Perhaps the worst type of speculation occurs around assets whose value is derived not from the underlying cash flows but from reasons of scarcity. This would include things like crypto, commodities, and raw currencies. Not one of these things produces cash. In each case it can be traded for cash, but it cannot produce cash like real estate or a business. This creates two problems: First, they cannot be valued, because only producers of cash can be valued based on their yield. And second, since they have no yield, you don’t get paid to wait. Many asked me about Bitcoin when it was trading all the way up to $69,000. I never responded that it was overvalued, because that would have been a meaningless statement. It couldn’t be valued. When it dropped from $69,000 to $17,000, the questions about Bitcoin quickly stopped. But now that it’s returned to $43,000, interest is once again percolating. I don’t forgo Bitcoin because I think it will collapse, or because I believe it’s overvalued, or because it won’t go mainstream as a reserve currency. It probably will. I don’t buy Bitcoin for very different reasons: because it produces no cash and cannot be valued, and therefore to purchase it is an exercise in pure speculation, not investing. This is wholly intrinsic to my investment philosophy, one proudly stolen from Warren Buffett. It’s the same reason I would never buy raw yen or pork bellies or platinum ingots. And it’s what’s kept me in business for 27 years as I have watched far too many colleagues file for bankruptcy along the way.
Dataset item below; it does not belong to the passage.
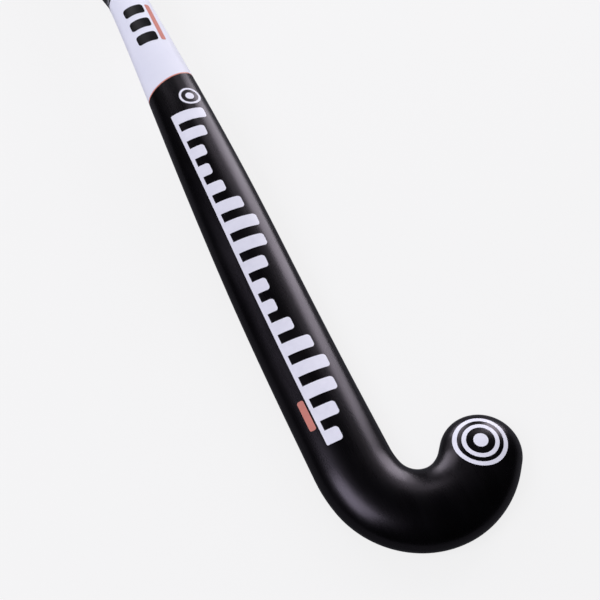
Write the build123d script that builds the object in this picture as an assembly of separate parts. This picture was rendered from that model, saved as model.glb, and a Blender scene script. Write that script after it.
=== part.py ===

What’s reassuring about value investing is not that it’s always right, or that it always works in the short term, or that it leads one to get rich quick. It doesn’t. It’s that it harnesses economic reality to make sure that every dollar is working for the investor at every minute of the day so that the investor can get rich slowly. And that’s much better than getting poor quickly—which is what most speculators do in the end.